Re: [PATCH] perf tools: Add ARM Statistical Profiling Extensions (SPE) support

From: Kim Phillips
Date: Fri Aug 18 2017 - 18:22:58 EST


On Fri, 18 Aug 2017 17:59:25 +0100
Mark Rutland <mark.rutland@xxxxxxx> wrote:

> On Mon, Jul 17, 2017 at 07:48:22PM -0500, Kim Phillips wrote:
> > On Fri, 30 Jun 2017 15:02:41 +0100 Mark Rutland <mark.rutland@xxxxxxx> wrote:
> > > On Wed, Jun 28, 2017 at 08:43:10PM -0500, Kim Phillips wrote:
> > <snip>
> > > > if (evlist) {
> > > > evlist__for_each_entry(evlist, evsel) {
> > > > if (cs_etm_pmu &&
> > > > evsel->attr.type == cs_etm_pmu->type)
> > > > found_etm = true;
> > > > + if (arm_spe_pmu &&
> > > > + evsel->attr.type == arm_spe_pmu->type)
> > > > + found_spe = true;
> > >
> > > Given ARM_SPE_PMU_NAME is defined as "arm_spe_0", this won't detect all
> > > SPE PMUs in heterogeneous setups (e.g. this'll fail to match "arm_spe_1"
> > > and so on).
> > >
> > > Can we not find all PMUs with a "arm_spe_" prefix?
> > >
> > > ... or, taking a step back, do we need some sysfs "class" attribute to
> > > identify multi-instance PMUs?
> >
> > Since there is one SPE per core, and it looks like the buffer full
> > interrupt line is the only difference between the SPE device node
> > specification in the device tree, I guess I don't understand why the
> > driver doesn't accept a singular "arm_spe" from the tool, and manage
> > interrupt handling accordingly.
>
> There are also differences which can be probed from the device, which

The only thing I see is PMSIDR fields describing things like minimum
recommended sampling interval. So if CPU A's SPE has that as 256, and
CPU B's is 512, then deny the user asking for a 256 interval across the
two CPUs. Or, better yet, issue a warning stating the driver has raised
the interval to the lowest common denominator of all CPU SPEs involved
(512 in the above case).

> are not described in the DT (but are described in sysfs). Some of these
> are exposed under sysfs.
>
> There may be further differences in subsequent revisions of the
> architecture, too.

Future SPE lowest common denominator rules can be amended
according to the capabilities of the new system.

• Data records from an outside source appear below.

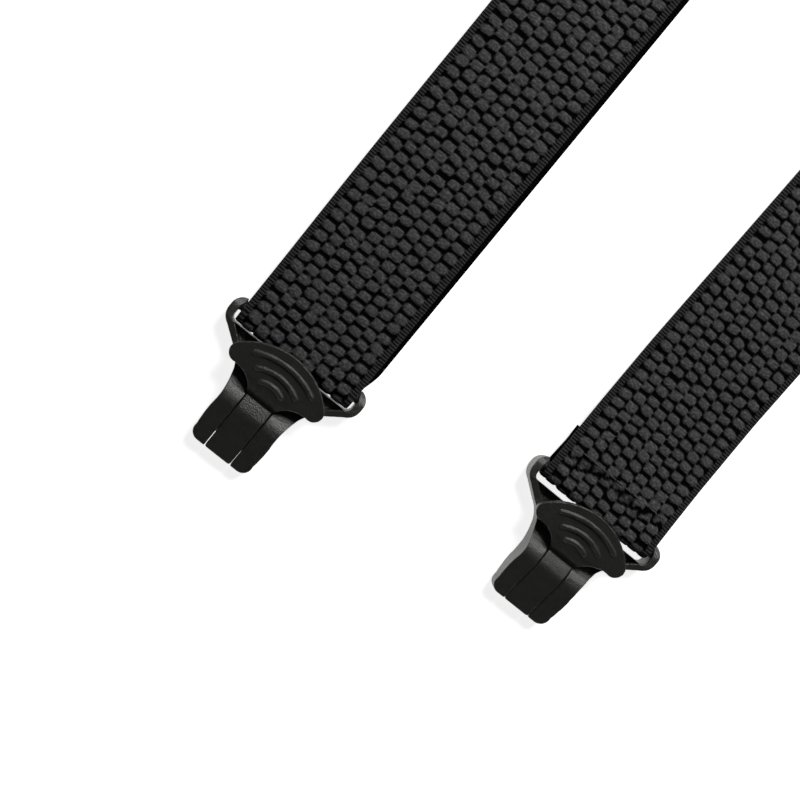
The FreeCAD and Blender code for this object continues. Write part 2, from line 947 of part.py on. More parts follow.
def rear_stitches(name, place):
    """The row that closes the sewn loop of a rear end."""
    threads = []
    for number in range(11):
        at = Vector(-15.0 + 3.0 * number, 9.0, 4.35 + FLAT_Z + 0.06)
        threads.append(stitch(at, Vector(1, 0, 0), 2.2))
    solid_feature(name, threads, place)


# the side is 1 where the front clip lies at -X, and -1 where it lies at +X
for word, side, upper in (("left", 1, False), ("right", -1, True)):
    solid_feature(f"{word}_strap", web_solids(side, upper))
    solid_feature(f"{word}_strap_return", return_solids(side))
    build_adjuster(word, side)
    build_clip(f"front_{word}", clip_place(run_centre(FRONT, 0, side), side))
    rear_bar = side_vector(-REAR * SIN, CROSS_Y - REAR * COS, 0, side)
    build_clip(f"rear_{word}", clip_place(rear_bar, side))
    rear_stitches(f"rear_{word}_stitches", clip_place(rear_bar, side))
cross_patch("cross_patch_bottom", 0.0)
cross_patch("cross_patch_top", TOP_PATCH_Z)
patch_stitching("patch_stitching")

doc.recompute()

# ---------------------------------------------------------------- checks and export
for item in doc.Objects:
    if "Invalid" in item.State or "Error" in item.State:
        raise RuntimeError(f"{item.Name} is not sound: {item.State}")
whole = FreeCAD.BoundBox()
for node in nodes:
    shape = node.Shape
    if shape.isNull() or not shape.isValid() or shape.Volume <= 0:
        raise RuntimeError(f"{node.Label} has no valid shape")
    whole.add(shape.BoundBox)
    shape.exportStep(f"parts/{node.Label}.step")
print(f"{len(nodes)} nodes, box {whole.XMin:.2f} {whole.YMin:.2f} {whole.ZMin:.2f} to")
print(f"{whole.XMax:.2f} {whole.YMax:.2f} {whole.ZMax:.2f}")
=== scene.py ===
import json
import math

import bmesh
import bpy
import numpy as np
from mathutils import Matrix, Vector


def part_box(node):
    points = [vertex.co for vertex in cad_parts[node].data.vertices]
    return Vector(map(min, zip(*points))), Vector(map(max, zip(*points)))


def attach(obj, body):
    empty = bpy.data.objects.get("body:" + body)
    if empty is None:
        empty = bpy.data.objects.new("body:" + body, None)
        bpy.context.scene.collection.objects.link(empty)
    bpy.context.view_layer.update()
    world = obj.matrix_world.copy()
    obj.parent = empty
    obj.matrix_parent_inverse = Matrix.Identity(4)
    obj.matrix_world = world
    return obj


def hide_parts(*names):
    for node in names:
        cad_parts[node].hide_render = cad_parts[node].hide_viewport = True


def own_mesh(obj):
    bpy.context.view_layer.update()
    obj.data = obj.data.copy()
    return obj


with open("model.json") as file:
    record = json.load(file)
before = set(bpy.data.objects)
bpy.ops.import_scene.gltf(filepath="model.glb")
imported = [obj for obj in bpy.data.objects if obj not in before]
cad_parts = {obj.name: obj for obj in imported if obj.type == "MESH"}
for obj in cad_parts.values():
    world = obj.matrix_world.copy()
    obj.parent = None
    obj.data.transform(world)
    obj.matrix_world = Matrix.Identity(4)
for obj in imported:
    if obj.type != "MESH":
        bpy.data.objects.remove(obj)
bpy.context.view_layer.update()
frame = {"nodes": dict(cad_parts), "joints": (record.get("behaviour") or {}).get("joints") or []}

# Crossed-back clip-on suspenders laid flat: pebble-woven elastic webs, moulded clips with
# a fan-shaped thumb plate, slide adjusters and a leather back patch. Metres, +Z up.

MM = 0.001
JOINTS = {joint["name"]: joint for joint in frame["joints"]}

# ---------------------------------------------------------------- sizes of the webs
WIDTH = 38.0 * MM
THICK = 1.7 * MM
HALF = WIDTH / 2
FLAT_Z = THICK / 2
FOLD_R = 1.05 * MM
TWIST_START = 62.0 * MM
TWIST_LENGTH = 115.0 * MM
RISE_START = 182.0 * MM
RISE_LENGTH = 45.0 * MM
RETURN_SHIFT = 1.6 * MM
TAB_START = 27.0 * MM
FLAP_LENGTH = 14.0 * MM
FRONT_ROLL_SLACK = 1.25 * MM
LEG_BOW = -3.0 * MM
BOW_GROWS = 150 * MM
BOW_FADES = 170 * MM
RUN_BOW = 0.45 * MM
# heights of a rear leg at distances from its bar, both in mm, after the bar's own height
LEG_SLOPE = ((9, 4.35), (22, 2.6))
LEG_DOWN = 45

# ---------------------------------------------------------------- sizes of the hard parts
LEVER_PIN_RADIUS = 1.0 * MM
LEVER_PIN_HALF = 9.6 * MM
LEVER_PIN_Y = -16.0 * MM
LEVER_PIN_Z = 4.6 * MM
COIL_RADIUS = 1.5 * MM
COIL_TURNS = 3.5
COIL_HALF = 1.4 * MM
WIRE_RADIUS = 0.38 * MM
SPRING_LEG = 6.3 * MM
GRIP_PIN_RADIUS = 0.8 * MM
GRIP_PIN_HALF = 21.2 * MM
GRIP_PIN_Y = 6.0 * MM
GRIP_PIN_Z = 8.2 * MM

# ---------------------------------------------------------------- places from the frame


def joint_place(name):
    """The joint's point and the piece's own X axis, which runs across the web."""
    joint = JOINTS[name]
    across = -Vector(joint["axis"])
    return Vector(joint["pos_m"]), across


LEFT_BAR, LEFT_ACROSS = joint_place("front_left_clip_swing")
REAR_BAR, _ = joint_place("rear_right_clip_swing")
COS, SIN = LEFT_ACROSS.x, -LEFT_ACROSS.y
BAR_Z = LEFT_BAR.z
LOOP_MID = BAR_Z - FLAT_Z
RUN_Z = BAR_Z + LOOP_MID
patch_low, patch_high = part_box("cross_patch_top")
CROSS_Y = (patch_low[1] + patch_high[1]) / 2
FOLD_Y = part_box("left_strap")[1][1] - FOLD_R - FLAT_Z
FOLD_S = (FOLD_Y - CROSS_Y) / COS
REAR = REAR_BAR.x / SIN
ROLL_LENGTH = math.pi * FOLD_R / COS
FRONT = (FOLD_Y - LEFT_BAR.y) / COS
GRIP_PIN, _ = joint_place("left_grip_lift")
ADJUSTER_BACK = (GRIP_PIN.y - LEFT_BAR.y) / COS - GRIP_PIN_Y
LAYER_GAP = 0.1 * MM
UPPER_WEB_Z = patch_low[2] - LAYER_GAP - FLAT_Z
LOWER_WEB_Z = UPPER_WEB_Z - THICK - LAYER_GAP


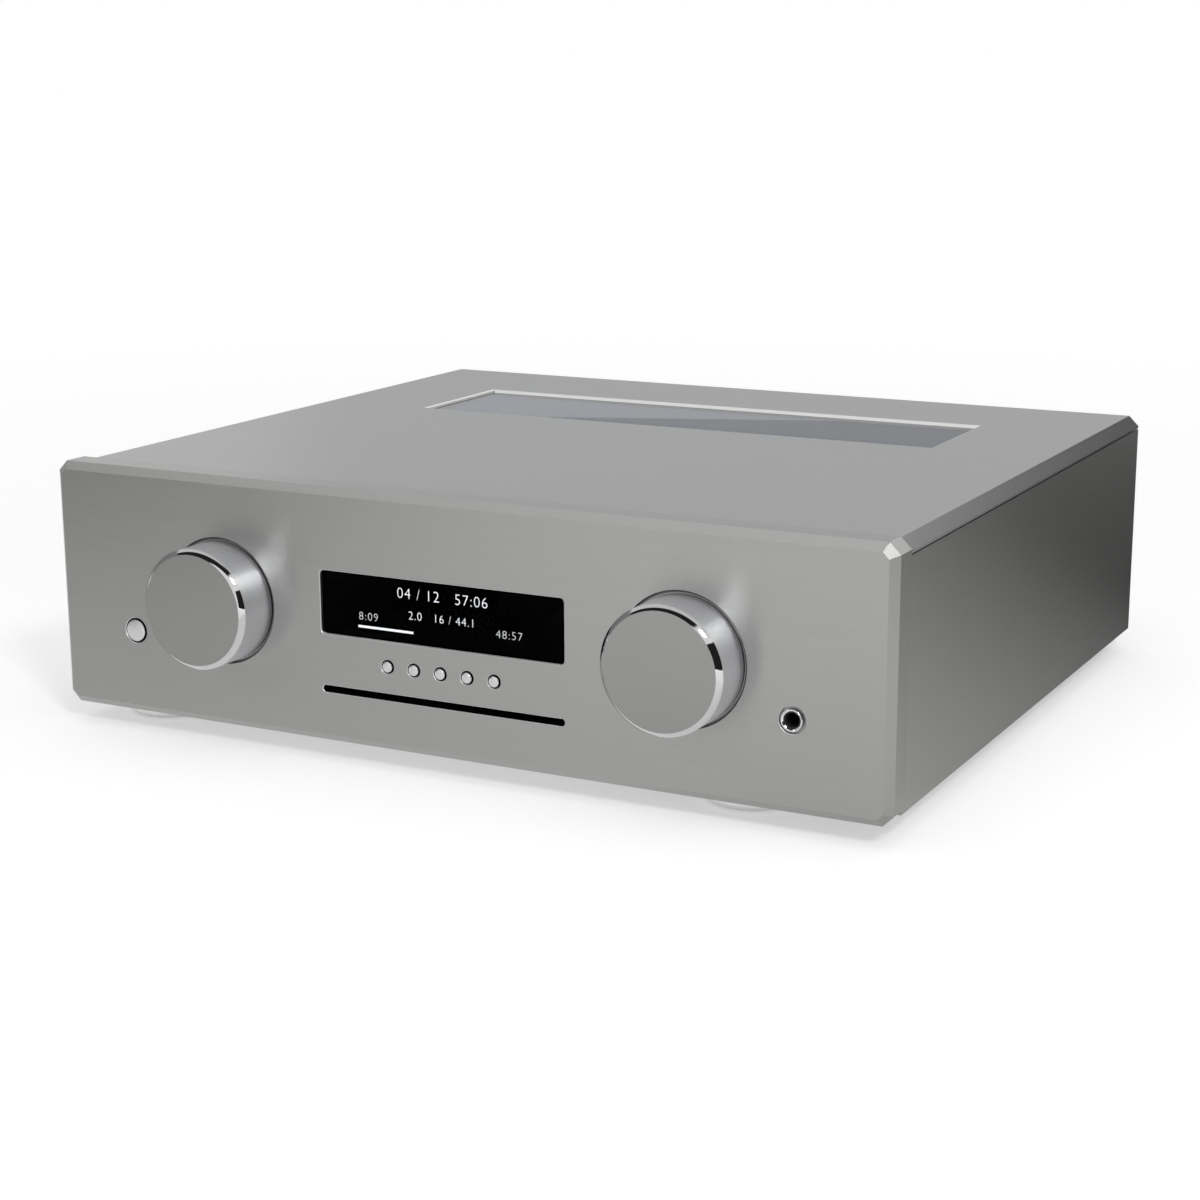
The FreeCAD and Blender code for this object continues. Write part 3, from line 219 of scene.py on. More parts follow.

> So the safest bet is to expose them separately, as we
> do for other CPU-affine PMUs in heterogeneous systems.

Yes, perf is very hard to use on heterogeneous systems for this reason.
Cycles are cycles, it doesn't matter whether they're on an A53 or an
A72.

Meanwhile, this type of driver behaviour - and the fact that the drivers
are mute - hurts usability in heterogeneous environments, and can
easily be avoided.

> > Also, if a set of CPUs are missing SPE support, and the user doesn't
> > explicitly define a CPU affinity to outside that partition, then
> > decline to run, stating why.
>
> It's possible for userspace to do this regardless; look for the set of
> SPE PMUs, and then look at their masks.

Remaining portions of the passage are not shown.